__Exercise__. Reproduce the first line and every line after it, exactly, through the one containing "MERGE_DISTANCE = 0.01 * MM". Leave out the rest.

__Supplied material__.
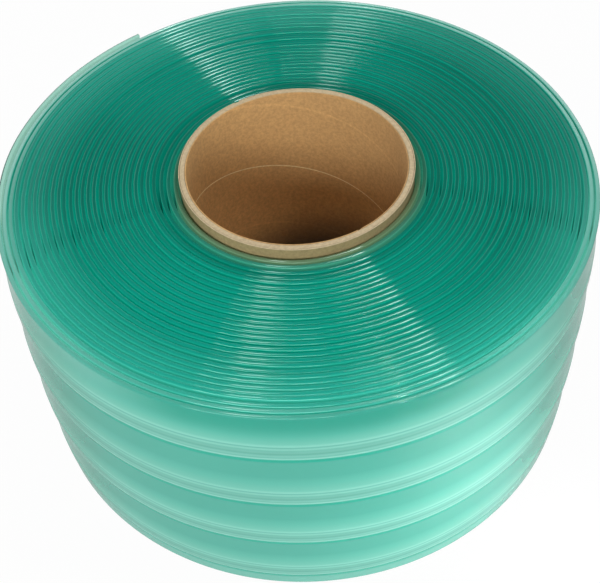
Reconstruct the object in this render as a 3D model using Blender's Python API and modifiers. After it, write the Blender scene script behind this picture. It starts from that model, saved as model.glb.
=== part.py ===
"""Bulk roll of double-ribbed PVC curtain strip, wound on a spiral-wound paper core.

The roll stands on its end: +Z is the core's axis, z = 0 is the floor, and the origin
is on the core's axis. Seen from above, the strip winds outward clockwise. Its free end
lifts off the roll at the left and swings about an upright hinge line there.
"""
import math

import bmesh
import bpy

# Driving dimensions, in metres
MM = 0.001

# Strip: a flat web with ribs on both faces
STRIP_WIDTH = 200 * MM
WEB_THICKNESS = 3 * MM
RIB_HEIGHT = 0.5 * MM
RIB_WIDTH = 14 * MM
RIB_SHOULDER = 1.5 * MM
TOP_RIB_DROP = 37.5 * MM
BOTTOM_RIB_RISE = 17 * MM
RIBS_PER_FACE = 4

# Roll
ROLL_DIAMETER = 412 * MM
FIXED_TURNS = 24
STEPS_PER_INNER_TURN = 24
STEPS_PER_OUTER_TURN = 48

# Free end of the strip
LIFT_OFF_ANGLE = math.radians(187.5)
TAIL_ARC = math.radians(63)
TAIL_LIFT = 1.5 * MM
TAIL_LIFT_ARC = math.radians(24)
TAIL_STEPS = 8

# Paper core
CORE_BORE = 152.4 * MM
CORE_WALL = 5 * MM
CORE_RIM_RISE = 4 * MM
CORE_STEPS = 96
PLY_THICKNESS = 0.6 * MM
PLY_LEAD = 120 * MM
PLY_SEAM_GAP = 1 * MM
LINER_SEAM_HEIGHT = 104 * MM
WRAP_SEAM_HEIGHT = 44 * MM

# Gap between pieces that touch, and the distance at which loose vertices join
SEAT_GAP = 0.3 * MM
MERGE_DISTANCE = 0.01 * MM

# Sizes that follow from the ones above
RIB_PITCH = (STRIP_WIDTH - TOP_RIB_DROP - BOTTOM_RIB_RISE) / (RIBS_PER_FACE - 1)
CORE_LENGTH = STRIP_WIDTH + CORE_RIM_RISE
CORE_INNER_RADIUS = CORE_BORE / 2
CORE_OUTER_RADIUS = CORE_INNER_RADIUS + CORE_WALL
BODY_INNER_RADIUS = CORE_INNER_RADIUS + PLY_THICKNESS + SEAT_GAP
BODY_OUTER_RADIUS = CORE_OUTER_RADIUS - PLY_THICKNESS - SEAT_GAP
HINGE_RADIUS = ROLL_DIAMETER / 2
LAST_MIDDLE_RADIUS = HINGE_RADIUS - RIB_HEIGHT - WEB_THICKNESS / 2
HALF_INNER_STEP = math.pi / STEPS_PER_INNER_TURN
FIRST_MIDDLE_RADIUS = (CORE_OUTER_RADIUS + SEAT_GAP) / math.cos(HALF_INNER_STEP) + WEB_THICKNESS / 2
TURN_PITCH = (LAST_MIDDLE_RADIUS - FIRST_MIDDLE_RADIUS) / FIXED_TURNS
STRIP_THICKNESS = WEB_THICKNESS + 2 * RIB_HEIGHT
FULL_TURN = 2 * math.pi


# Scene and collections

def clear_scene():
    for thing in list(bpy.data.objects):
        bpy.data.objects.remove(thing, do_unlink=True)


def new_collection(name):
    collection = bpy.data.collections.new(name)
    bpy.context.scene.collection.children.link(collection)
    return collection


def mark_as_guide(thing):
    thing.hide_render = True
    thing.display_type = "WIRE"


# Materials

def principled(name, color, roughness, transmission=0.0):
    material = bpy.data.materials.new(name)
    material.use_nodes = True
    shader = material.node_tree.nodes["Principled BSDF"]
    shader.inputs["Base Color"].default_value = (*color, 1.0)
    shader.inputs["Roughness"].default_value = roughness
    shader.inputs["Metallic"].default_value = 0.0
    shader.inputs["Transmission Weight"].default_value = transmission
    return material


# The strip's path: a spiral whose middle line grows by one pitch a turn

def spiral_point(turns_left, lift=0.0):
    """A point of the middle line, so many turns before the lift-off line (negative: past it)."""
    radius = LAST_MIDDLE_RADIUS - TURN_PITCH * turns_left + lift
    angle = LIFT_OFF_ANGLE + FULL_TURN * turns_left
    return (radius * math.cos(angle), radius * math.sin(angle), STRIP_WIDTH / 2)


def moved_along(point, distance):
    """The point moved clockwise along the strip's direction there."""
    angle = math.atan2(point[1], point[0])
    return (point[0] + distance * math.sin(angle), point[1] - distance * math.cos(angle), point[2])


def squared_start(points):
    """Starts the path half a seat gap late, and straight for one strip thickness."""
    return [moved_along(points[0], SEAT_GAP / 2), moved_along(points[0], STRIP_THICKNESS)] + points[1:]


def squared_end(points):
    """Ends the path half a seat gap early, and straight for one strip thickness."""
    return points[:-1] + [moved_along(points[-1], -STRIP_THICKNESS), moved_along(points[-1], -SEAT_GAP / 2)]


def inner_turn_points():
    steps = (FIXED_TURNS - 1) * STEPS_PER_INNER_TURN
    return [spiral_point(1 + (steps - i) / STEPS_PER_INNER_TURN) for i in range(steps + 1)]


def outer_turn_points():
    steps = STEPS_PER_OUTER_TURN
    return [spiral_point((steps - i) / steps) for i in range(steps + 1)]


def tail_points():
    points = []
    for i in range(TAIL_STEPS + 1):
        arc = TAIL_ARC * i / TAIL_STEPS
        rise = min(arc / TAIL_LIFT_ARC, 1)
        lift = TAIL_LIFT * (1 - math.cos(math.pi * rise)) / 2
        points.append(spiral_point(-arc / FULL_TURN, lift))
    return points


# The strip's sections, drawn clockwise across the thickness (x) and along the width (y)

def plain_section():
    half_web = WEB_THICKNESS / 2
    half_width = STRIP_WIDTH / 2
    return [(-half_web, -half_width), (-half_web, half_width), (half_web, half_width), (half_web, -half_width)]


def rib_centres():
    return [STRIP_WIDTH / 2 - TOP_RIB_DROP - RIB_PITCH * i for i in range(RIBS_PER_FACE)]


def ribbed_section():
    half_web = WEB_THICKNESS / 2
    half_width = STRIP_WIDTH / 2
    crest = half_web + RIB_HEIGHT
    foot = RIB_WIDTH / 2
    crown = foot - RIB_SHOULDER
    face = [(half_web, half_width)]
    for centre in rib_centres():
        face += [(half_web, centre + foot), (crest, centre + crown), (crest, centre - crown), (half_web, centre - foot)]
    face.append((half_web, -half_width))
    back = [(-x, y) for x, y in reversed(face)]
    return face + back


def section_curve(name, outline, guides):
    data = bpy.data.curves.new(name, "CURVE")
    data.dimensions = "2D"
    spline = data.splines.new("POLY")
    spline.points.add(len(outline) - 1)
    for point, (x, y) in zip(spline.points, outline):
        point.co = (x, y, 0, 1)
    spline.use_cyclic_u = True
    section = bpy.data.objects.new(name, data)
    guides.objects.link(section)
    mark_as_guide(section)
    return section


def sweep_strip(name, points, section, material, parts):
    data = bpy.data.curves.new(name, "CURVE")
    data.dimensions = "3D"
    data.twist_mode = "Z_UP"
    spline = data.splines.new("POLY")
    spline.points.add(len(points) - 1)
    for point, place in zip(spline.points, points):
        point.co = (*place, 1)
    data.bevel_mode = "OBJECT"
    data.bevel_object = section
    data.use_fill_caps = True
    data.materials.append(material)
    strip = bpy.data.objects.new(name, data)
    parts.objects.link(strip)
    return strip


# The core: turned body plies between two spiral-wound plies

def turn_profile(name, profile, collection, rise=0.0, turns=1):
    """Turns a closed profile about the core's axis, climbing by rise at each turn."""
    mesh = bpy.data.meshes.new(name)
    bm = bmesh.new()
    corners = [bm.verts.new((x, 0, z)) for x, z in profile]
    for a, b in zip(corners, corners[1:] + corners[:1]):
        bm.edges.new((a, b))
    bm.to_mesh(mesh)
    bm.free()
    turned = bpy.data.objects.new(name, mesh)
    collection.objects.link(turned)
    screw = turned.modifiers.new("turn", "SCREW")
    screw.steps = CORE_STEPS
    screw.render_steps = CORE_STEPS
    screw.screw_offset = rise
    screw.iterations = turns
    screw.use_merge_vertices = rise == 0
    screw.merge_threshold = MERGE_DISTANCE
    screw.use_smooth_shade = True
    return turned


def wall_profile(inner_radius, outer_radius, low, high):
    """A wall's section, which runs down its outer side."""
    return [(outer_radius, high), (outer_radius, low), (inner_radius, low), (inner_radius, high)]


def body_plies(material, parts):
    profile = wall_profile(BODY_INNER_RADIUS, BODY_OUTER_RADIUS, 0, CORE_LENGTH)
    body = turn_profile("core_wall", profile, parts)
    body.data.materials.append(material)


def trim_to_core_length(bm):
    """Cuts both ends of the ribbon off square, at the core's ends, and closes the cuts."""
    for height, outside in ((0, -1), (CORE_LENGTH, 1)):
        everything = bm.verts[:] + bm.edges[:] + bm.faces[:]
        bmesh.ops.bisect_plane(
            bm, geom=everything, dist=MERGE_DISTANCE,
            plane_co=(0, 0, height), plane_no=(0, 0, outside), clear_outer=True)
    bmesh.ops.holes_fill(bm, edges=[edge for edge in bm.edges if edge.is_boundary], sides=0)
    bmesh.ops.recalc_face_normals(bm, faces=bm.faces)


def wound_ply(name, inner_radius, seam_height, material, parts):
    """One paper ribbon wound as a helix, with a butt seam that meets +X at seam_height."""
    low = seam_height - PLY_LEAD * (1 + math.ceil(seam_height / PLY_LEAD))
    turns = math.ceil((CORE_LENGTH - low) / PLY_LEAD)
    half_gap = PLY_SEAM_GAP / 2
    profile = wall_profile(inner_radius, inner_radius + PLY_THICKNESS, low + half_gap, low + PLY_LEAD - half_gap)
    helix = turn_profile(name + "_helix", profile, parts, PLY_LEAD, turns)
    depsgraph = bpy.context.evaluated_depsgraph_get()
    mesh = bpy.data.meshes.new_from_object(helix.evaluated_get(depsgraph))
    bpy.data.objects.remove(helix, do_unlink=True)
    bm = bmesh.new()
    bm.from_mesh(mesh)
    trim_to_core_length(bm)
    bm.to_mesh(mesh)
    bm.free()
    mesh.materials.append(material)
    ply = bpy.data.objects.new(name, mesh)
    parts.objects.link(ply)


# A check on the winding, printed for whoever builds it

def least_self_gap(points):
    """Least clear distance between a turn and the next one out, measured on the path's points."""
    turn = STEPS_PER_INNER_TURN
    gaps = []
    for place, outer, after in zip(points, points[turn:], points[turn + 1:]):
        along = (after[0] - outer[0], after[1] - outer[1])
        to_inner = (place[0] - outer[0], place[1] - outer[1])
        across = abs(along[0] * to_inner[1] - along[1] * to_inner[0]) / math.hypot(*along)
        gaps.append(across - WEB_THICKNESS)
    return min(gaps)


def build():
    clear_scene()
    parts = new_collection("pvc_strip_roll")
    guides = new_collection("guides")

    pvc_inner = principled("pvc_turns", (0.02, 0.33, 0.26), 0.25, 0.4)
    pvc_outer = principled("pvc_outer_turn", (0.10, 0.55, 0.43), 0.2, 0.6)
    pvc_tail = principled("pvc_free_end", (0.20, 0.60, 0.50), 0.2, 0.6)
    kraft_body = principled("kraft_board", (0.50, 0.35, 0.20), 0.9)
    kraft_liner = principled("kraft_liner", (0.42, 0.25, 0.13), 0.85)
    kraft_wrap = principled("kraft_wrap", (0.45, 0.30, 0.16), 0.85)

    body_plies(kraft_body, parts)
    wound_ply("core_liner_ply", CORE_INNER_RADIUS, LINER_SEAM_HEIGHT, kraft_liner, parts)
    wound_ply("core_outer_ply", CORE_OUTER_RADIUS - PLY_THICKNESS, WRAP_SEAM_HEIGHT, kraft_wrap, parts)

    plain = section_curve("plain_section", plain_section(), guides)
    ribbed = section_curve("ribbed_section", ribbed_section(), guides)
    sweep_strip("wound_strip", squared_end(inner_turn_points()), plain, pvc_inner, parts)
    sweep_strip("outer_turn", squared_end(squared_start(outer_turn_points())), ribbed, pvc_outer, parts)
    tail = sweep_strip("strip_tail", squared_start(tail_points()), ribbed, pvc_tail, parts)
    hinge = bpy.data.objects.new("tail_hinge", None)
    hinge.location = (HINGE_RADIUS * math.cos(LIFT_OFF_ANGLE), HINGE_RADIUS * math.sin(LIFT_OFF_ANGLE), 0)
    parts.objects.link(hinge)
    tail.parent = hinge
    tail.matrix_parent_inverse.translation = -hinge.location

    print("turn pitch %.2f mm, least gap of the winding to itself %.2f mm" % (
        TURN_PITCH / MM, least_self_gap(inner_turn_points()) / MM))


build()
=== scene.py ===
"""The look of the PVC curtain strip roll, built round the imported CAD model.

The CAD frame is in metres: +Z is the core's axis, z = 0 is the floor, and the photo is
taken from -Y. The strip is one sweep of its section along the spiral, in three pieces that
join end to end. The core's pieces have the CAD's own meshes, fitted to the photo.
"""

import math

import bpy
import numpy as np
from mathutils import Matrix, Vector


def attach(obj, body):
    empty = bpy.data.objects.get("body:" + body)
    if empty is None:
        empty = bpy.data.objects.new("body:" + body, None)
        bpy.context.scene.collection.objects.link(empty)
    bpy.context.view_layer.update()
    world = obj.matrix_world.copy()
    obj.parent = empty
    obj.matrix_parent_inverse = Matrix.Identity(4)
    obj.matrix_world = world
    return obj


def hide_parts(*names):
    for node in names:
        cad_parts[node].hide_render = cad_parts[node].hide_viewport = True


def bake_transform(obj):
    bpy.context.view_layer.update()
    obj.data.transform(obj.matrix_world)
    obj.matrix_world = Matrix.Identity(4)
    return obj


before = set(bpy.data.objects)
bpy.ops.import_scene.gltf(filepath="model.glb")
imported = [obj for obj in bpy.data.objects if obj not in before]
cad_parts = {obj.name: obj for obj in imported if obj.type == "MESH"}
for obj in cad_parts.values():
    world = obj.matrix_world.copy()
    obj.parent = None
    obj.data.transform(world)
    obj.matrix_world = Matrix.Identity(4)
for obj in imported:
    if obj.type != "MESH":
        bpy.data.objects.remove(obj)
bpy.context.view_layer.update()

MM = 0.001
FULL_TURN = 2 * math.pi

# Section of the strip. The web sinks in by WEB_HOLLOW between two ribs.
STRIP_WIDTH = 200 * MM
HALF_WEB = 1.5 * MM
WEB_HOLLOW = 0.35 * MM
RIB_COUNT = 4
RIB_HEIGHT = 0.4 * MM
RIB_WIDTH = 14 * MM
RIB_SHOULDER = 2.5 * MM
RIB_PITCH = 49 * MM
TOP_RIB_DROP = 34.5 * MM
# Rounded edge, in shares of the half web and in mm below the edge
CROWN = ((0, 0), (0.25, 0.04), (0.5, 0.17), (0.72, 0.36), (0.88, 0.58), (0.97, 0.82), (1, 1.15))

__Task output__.
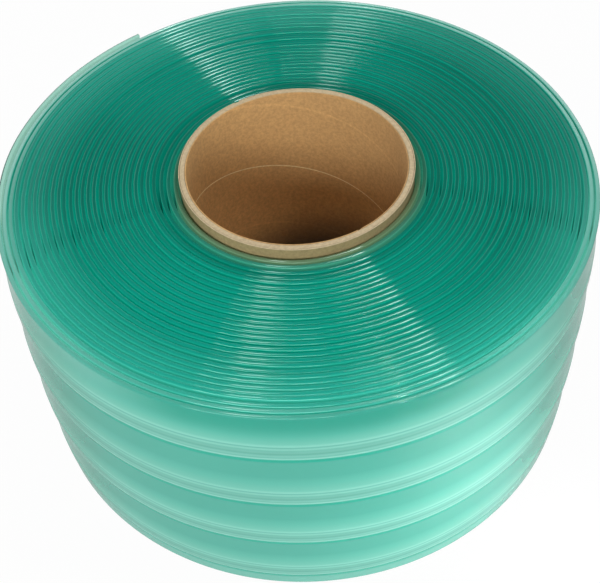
Reconstruct the object in this render as a 3D model using Blender's Python API and modifiers. After it, write the Blender scene script behind this picture. It starts from that model, saved as model.glb.
=== part.py ===
"""Bulk roll of double-ribbed PVC curtain strip, wound on a spiral-wound paper core.

The roll stands on its end: +Z is the core's axis, z = 0 is the floor, and the origin
is on the core's axis. Seen from above, the strip winds outward clockwise. Its free end
lifts off the roll at the left and swings about an upright hinge line there.
"""
import math

import bmesh
import bpy

# Driving dimensions, in metres
MM = 0.001

# Strip: a flat web with ribs on both faces
STRIP_WIDTH = 200 * MM
WEB_THICKNESS = 3 * MM
RIB_HEIGHT = 0.5 * MM
RIB_WIDTH = 14 * MM
RIB_SHOULDER = 1.5 * MM
TOP_RIB_DROP = 37.5 * MM
BOTTOM_RIB_RISE = 17 * MM
RIBS_PER_FACE = 4

# Roll
ROLL_DIAMETER = 412 * MM
FIXED_TURNS = 24
STEPS_PER_INNER_TURN = 24
STEPS_PER_OUTER_TURN = 48

# Free end of the strip
LIFT_OFF_ANGLE = math.radians(187.5)
TAIL_ARC = math.radians(63)
TAIL_LIFT = 1.5 * MM
TAIL_LIFT_ARC = math.radians(24)
TAIL_STEPS = 8

# Paper core
CORE_BORE = 152.4 * MM
CORE_WALL = 5 * MM
CORE_RIM_RISE = 4 * MM
CORE_STEPS = 96
PLY_THICKNESS = 0.6 * MM
PLY_LEAD = 120 * MM
PLY_SEAM_GAP = 1 * MM
LINER_SEAM_HEIGHT = 104 * MM
WRAP_SEAM_HEIGHT = 44 * MM

# Gap between pieces that touch, and the distance at which loose vertices join
SEAT_GAP = 0.3 * MM
MERGE_DISTANCE = 0.01 * MM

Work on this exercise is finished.